Precedent A prior court decision that later courts are expected to follow when deciding cases with similar facts. The doctrine that courts should follow precedent is called stare decisis. Precedent from a higher court in the same hierarchy is binding; precedent from other courts is persuasive but not binding.

Rule of law The principle that government action — including the acts of the head of state — is constrained by established rules that apply equally to officials and subjects. Magna Carta clauses 39 and 40 are the earliest written statements of this principle in the English constitutional tradition.

Preemption The federal constitutional doctrine that federal law, where it occupies a field or conflicts with state law, displaces state law. Three recognized varieties: express preemption (federal statute explicitly displaces state law); field preemption (federal regulation is so pervasive that Congress has occupied the field, leaving no room for parallel state regulation — exemplified by Hines v. Davidowitz, 312 U.S. 52 (1941)); and conflict preemption (state law makes compliance with federal law impossible, or stands as an obstacle to achievement of federal purposes). Rooted in Article VI, Clause 2 (Supremacy Clause). Applied extensively in Arizona v. United States (2012) on state immigration enforcement.
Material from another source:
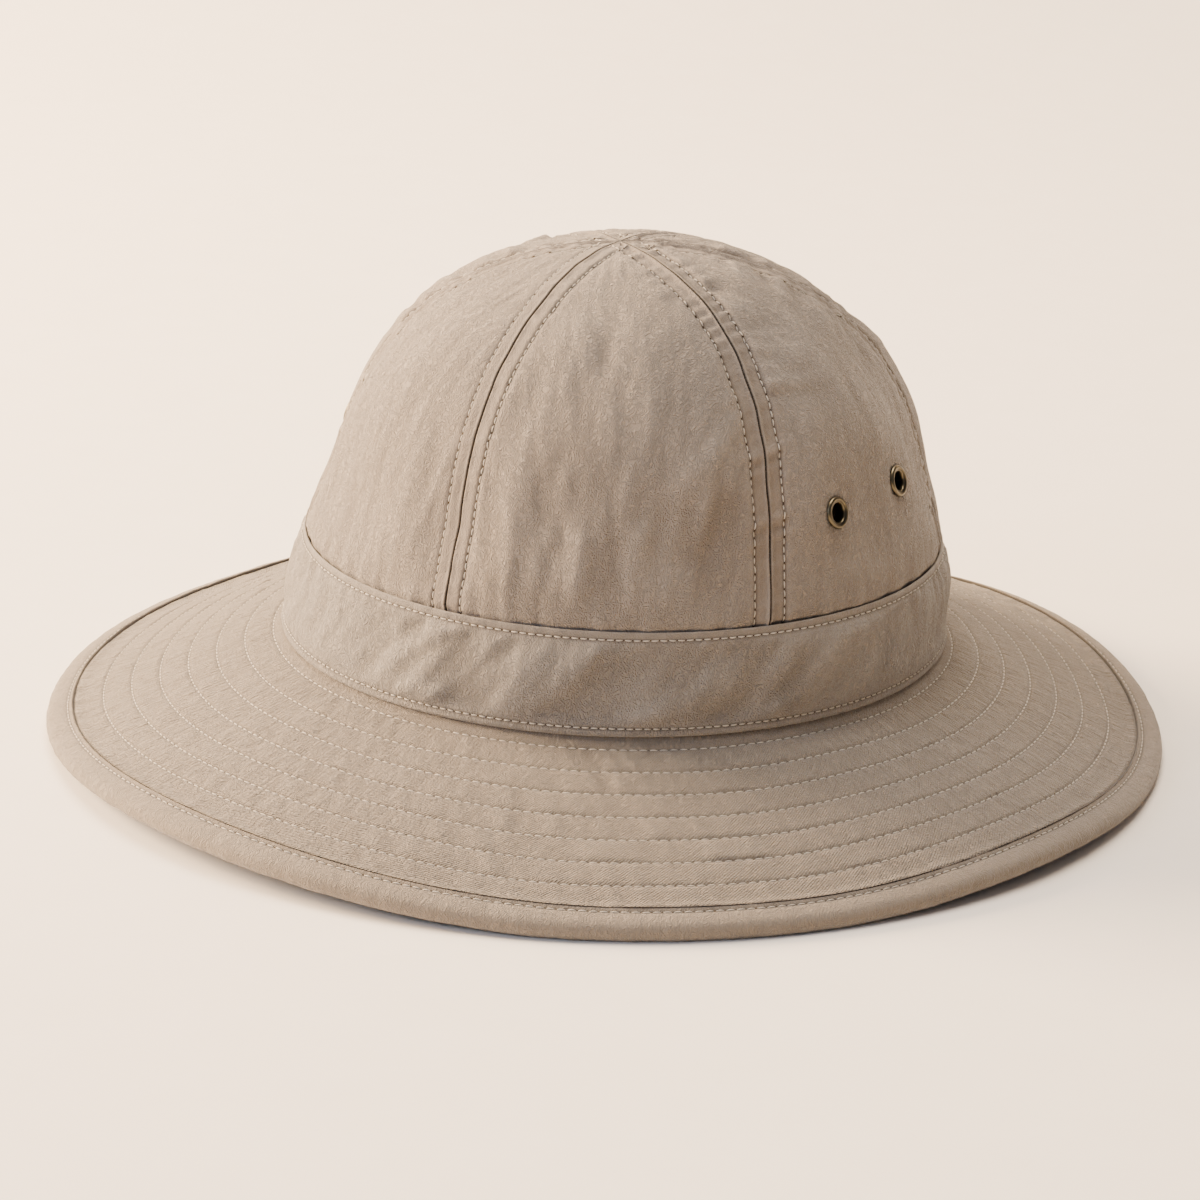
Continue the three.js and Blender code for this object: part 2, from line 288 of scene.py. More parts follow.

Prior appropriation doctrine The Western United States water-rights doctrine — "first in time, first in right" — under which the first party to put water to beneficial use holds senior priority, and subsequent appropriators take only what is left after senior rights are satisfied. Rejects the English common-law riparian doctrine (which grants water rights based on adjacent land ownership). Codified in the Arizona Constitution Article XVII, §1. Governs every Arizona surface-water dispute; groundwater operates under a separate 1980 statutory regime.

Right of initiative The direct-democracy mechanism authorizing voters to propose statutes or constitutional amendments by collecting signatures; proposals that meet the signature threshold appear on the ballot and become law by majority vote. Codified in the Arizona Constitution Article IV, Part 1, §1. Signature threshold: 10% of the governor-vote last election for statutes, 15% for constitutional amendments.

Right of recall The direct-democracy mechanism authorizing voters to remove elected officials — including judges — from office by petition signatures equal to 25% of the votes cast for that office in the last election. Available after the official has held office six months. Codified in the Arizona Constitution Article VIII, Part 1. Provoked President Taft's 1911 veto of Arizona's original statehood bill; the recall provision was removed, Arizona was admitted, and the first amendment to the state constitution (1912) restored recall.

ROSCA (Rotating Savings and Credit Association) A group of participants (typically five to fifteen) who each contribute a fixed amount on a regular schedule to a common pool, and who take turns receiving the full pool. Each member contributes and receives the same total; the economic value is in the timing. Known globally under many names: tandas (Mexico / US Southwest), susus (West Africa / Caribbean), hui (Chinese communities), chit funds (India, partially regulated), ayuuto (Somali diaspora). Legal in the US as long as no interest is charged and no public solicitation occurs. Documented extensively in Federal Reserve Bank of Atlanta working papers on US immigrant-community savings mechanisms.

Sabbatical year In the Hebrew Bible, the seventh year of a seven-year cycle in which agricultural fields were to lie fallow, debts were released, and bonded servants freed (Leviticus 25). The underlying cycle — every seventh year — provides one of several historical anchors for the seven-year horizon used in civic and institutional long-term planning. The jubilee year refers to the fiftieth year (seven sabbatical cycles plus one) in which the re-leveling extended to land tenure. Not an operational American legal concept, but a foundational cultural reference for periodic cycles of renewal.

Selective incorporation The doctrine — developed across twentieth-century Supreme Court cases beginning with Gitlow v. New York, 268 U.S. 652 (1925), and continuing through Palko v. Connecticut, 302 U.S. 319 (1937), Duncan v. Louisiana, 391 U.S. 145 (1968), and others — by which the Court has applied most protections of the federal Bill of Rights to state governments through the Fourteenth Amendment's Due Process Clause. Prior to selective incorporation, the Bill of Rights applied only to the federal government per Barron v. Baltimore, 32 U.S. 243 (1833). Selective incorporation is why modern civil-rights litigation focused on state action can invoke First, Fourth, Fifth, and Sixth Amendment protections against the states; without it, those protections would remain federal-only.

Separation of powers The structural principle of American constitutional design that divides government functions among three branches (legislative, executive, judicial) and prevents any one branch from concentrating too much power. Not a phrase that appears in the Constitution, but the structure it describes does.

Stare decisis Latin for "to stand by things decided." The doctrine that courts should follow established precedent. Stare decisis is strong but not absolute; Brown v. Board of Education explicitly departed from Plessy v. Ferguson, the precedent that had stood for 58 years.

Unanimous decision A decision in which all participating judges agree. A 9-0 decision by the US Supreme Court is unanimous; a 9-0 decision with one justice recused is sometimes recorded as 8-0. Unanimity carries symbolic weight beyond the legal force of the decision — see Brown v. Board of Education, where Chief Justice Warren worked specifically to produce unanimity.

Writ A formal written court order directed to a person or public official. Types of writs relevant to American constitutional law include mandamus (compelling action), habeas corpus (challenging detention), certiorari (the Supreme Court's discretionary order to hear a lower-court case), and prohibition (ordering a lower court to stop exceeding its jurisdiction).